Gordon Wilkison began work as a cameraman at the local Austin television station KTBC (now FOX 7) during 1952, its first year of operation. At the time the station was owned by the Texas Broadcasting Company, which was owned by Senator Lyndon B. and Lady Bird Johnson. This relationship would continue to shape Wilkison's career well into the next decades. During the Johnson administration, Wilkison covered the president's visits to Texas, preparing material for national and international news correspondents. 
 
A particularly notable moment in his career occurred on August 1, 1966, when Wilkison and KTBC reporter Neal Spelce risked their lives to capture footage of the Tower shooting at the University of Texas at Austin. 
 
Wilkison was also the General Manager of Photo Processors at the LBJ Broadcasting Corporation, which he later took over and renamed Cenetex Film Labs.

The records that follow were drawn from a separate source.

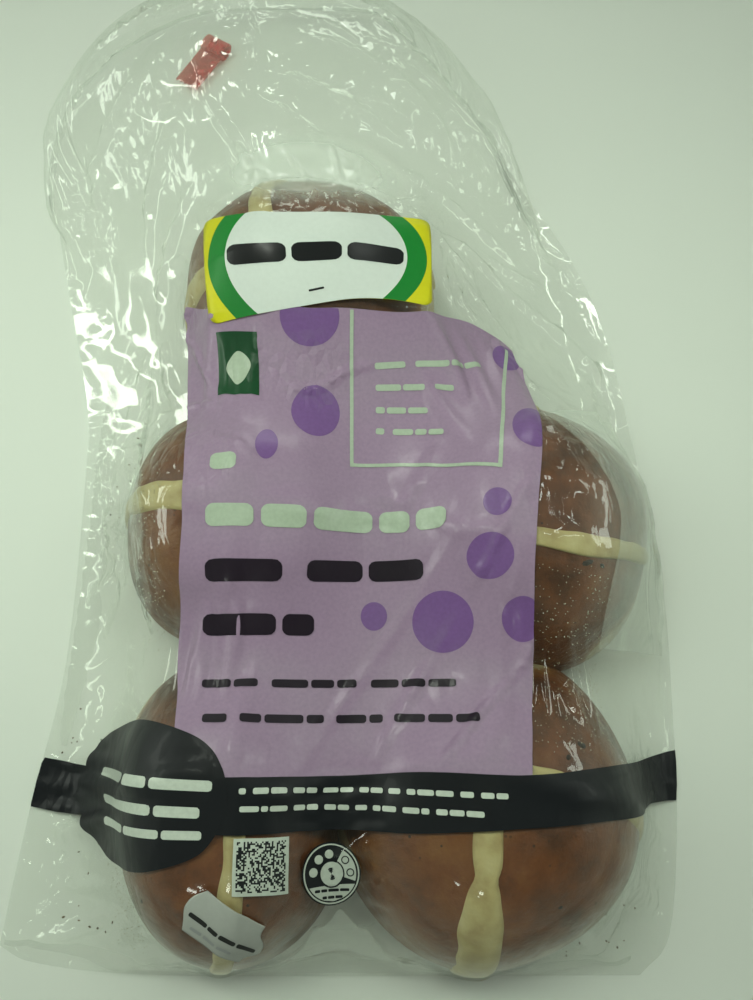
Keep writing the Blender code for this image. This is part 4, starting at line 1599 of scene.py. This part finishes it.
tint = (0.84, 1.0, 0.80)
skyKit = {"zenith": 0.06, "horizon": 0.42}
lamps = {
    # small bright lamps make the glints; two wide ones, unseen in reflections, light the rest softly
    "keySoftbox": dict(place=(-0.35, 0.42, 0.85), size=(0.05, 0.30), power=0.85, colour=(0.93, 1.0, 0.88)),
    "rightStrip": dict(place=(0.50, 0.25, 0.75), size=(0.03, 0.40), power=0.35, colour=(0.93, 1.0, 0.92)),
    "frontStrip": dict(place=(-0.15, -0.62, 0.70), size=(0.22, 0.04), power=0.30, colour=(0.93, 1.0, 0.90)),
    "overheadFill": dict(
        place=(-0.13, 0.012, 0.33), target=(-0.13, 0.012, 0), size=(0.80, 0.10), power=1.30, colour=tint,
        hidden="visible_glossy"),
    "highFill": dict(place=(0, 0, 2.2), size=(2.6, 2.6), power=1.5, colour=tint, hidden="visible_glossy"),
    # low strips that only the film's slanting folds mirror towards the camera
    "glintLeft": dict(
        place=(-0.85, 0.15, 0.42), size=(0.70, 0.14), power=2.0, colour=(0.92, 1.0, 0.88),
        hidden="visible_diffuse"),
    "glintBack": dict(
        place=(0.05, 0.95, 0.45), size=(0.80, 0.14), power=1.8, colour=(0.92, 1.0, 0.88),
        hidden="visible_diffuse"),
    "glintRight": dict(
        place=(0.85, 0.10, 0.42), size=(0.60, 0.11), power=1.0, colour=(0.92, 1.0, 0.88),
        hidden="visible_diffuse"),
}


def makeLights():
    world = bpy.data.worlds.new("studio")
    world.use_nodes = True
    tree = world.node_tree
    place = addNode(tree, "ShaderNodeTexCoord")
    parts = addNode(tree, "ShaderNodeSeparateXYZ")
    tree.links.new(place.outputs["Generated"], parts.inputs["Vector"])
    low = tuple(channel * skyKit["horizon"] for channel in tint)
    high = tuple(channel * skyKit["zenith"] for channel in tint)
    sky = ramp(tree, parts.outputs["Z"], [(0.10, low), (0.75, high)])
    tree.links.new(sky, tree.nodes["Background"].inputs["Color"])
    bpy.context.scene.world = world
    for name, kit in lamps.items():
        target = kit.get("target", (0, 0, 0))
        lamp = addLight(name, kit["place"], target, kit["size"], kit["power"], kit["colour"])
        if "hidden" in kit:
            setattr(lamp, kit["hidden"], False)


cameraKit = {
    "target": (0.015, -0.029, 0.0),
    "elevation": 75.0,
    "distance": 0.268,
    "lens": 18.05,
    "sensor": 24.0,
}


def makeCamera():
    data = bpy.data.cameras.new("camera")
    data.sensor_fit = "VERTICAL"
    data.sensor_height = cameraKit["sensor"]
    data.lens = cameraKit["lens"]
    data.clip_start = 0.01
    camera = bpy.data.objects.new("camera", data)
    up = math.radians(cameraKit["elevation"])
    target = Vector(cameraKit["target"])
    camera.location = target + cameraKit["distance"] * Vector((0.0, -math.cos(up), math.sin(up)))
    camera.rotation_euler = (math.radians(90) - up, 0.0, 0.0)
    bpy.context.scene.collection.objects.link(camera)
    bpy.context.scene.camera = camera


def dressTape():
    # the CAD tape keeps its shape and gets a thin red plastic that lets some light through
    material, tree, output = newMaterial("redTape")
    shader = addNode(tree, "ShaderNodeBsdfPrincipled")
    stops = [(0.35, (0.46, 0.075, 0.068)), (0.65, (0.78, 0.095, 0.090))]
    tree.links.new(ramp(tree, objectNoise(tree, 190.0, 3.0), stops), shader.inputs["Base Color"])
    shader.inputs["Roughness"].default_value = 0.34
    tree.links.new(creaseBump(tree, 300.0, 0.0004), shader.inputs["Normal"])
    through = surface(tree, "ShaderNodeBsdfTransparent", (0.95, 0.72, 0.68))
    thin = mixed(tree, 0.56, shader.outputs["BSDF"], through)
    tree.links.new(thin, output.inputs["Surface"])
    tape = bpy.data.objects["neck_tape"]
    for slot in tape.material_slots:
        slot.material = material


dressTape()
makeStage()
makeLights()
makeCamera()
bpy.context.scene.view_settings.view_transform = "Standard"
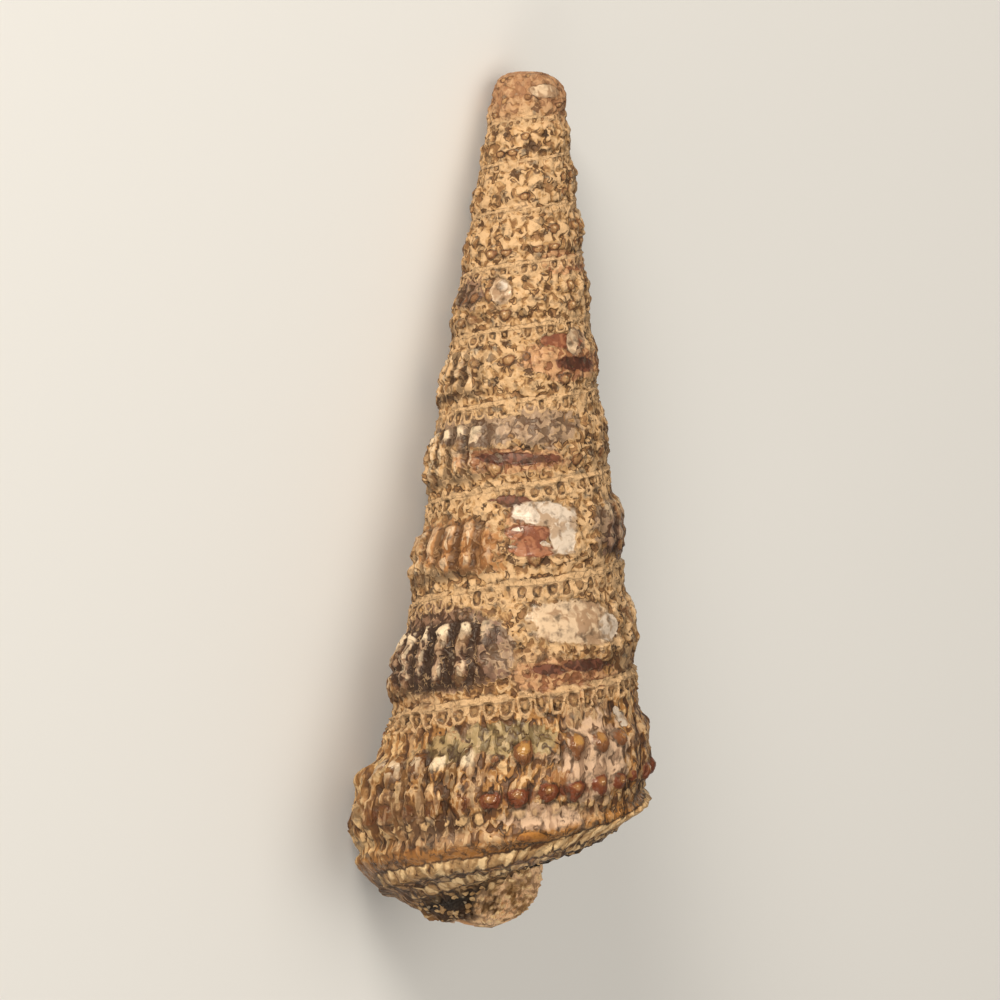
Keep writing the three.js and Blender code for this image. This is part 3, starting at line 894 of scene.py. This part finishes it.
RIB_PALE = chart(172, 140, 110)
RIB_HIGHLIGHT = chart(214, 190, 156)
# Each patch's colour, the colour of its blotches, and how smooth it is.
GROUND_PATCHES = {
    "olive": (chart(106, 88, 54), chart(148, 126, 86), 0.4),
    "amber": (chart(130, 80, 38), chart(160, 108, 60), 0.4),
    "rust": (chart(132, 84, 54), chart(178, 132, 92), 0.4),
    "lilac": (chart(150, 118, 92), chart(194, 160, 130), 0.5),
    "grey": (chart(84, 64, 50), chart(142, 115, 91), 0.4),
    "dark": (chart(48, 28, 22), chart(112, 81, 64), 0.3),
}
TOP_PATCHES = {
    "maroon": (chart(56, 21, 13), chart(90, 42, 29), 0.45),
    "gold": (chart(164, 108, 48), chart(140, 88, 42), 0.7),
    "brick": (chart(112, 58, 36), chart(146, 92, 62), 0.75),
    "pearl": (chart(194, 166, 134), chart(150, 119, 90), 0.88),
    "white": (chart(192, 174, 154), chart(158, 132, 106), 0.85),
}

material = bpy.data.materials.new("shell_surface")
material.use_nodes = True
tree = material.node_tree
tree.nodes.clear()


def plug(socket, value):
    """Joins another node's output to a socket, or sets the socket to a value."""
    if isinstance(value, bpy.types.NodeSocket):
        tree.links.new(value, socket)
    else:
        socket.default_value = value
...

In addition to his camera work and film processing, his work at the station also included direction of a number of television film productions.
 
Outside of KTBC, Wilkison shot, edited, and processed Longhorn football game footage for the University of Texas at Austin, a partnership that lasted nearly 30 years.    
 
Recognizing the historical value of film and news footage, Wilkison kept the material, later contributing hundreds of reels to the Texas Archive of the Moving Image's collection.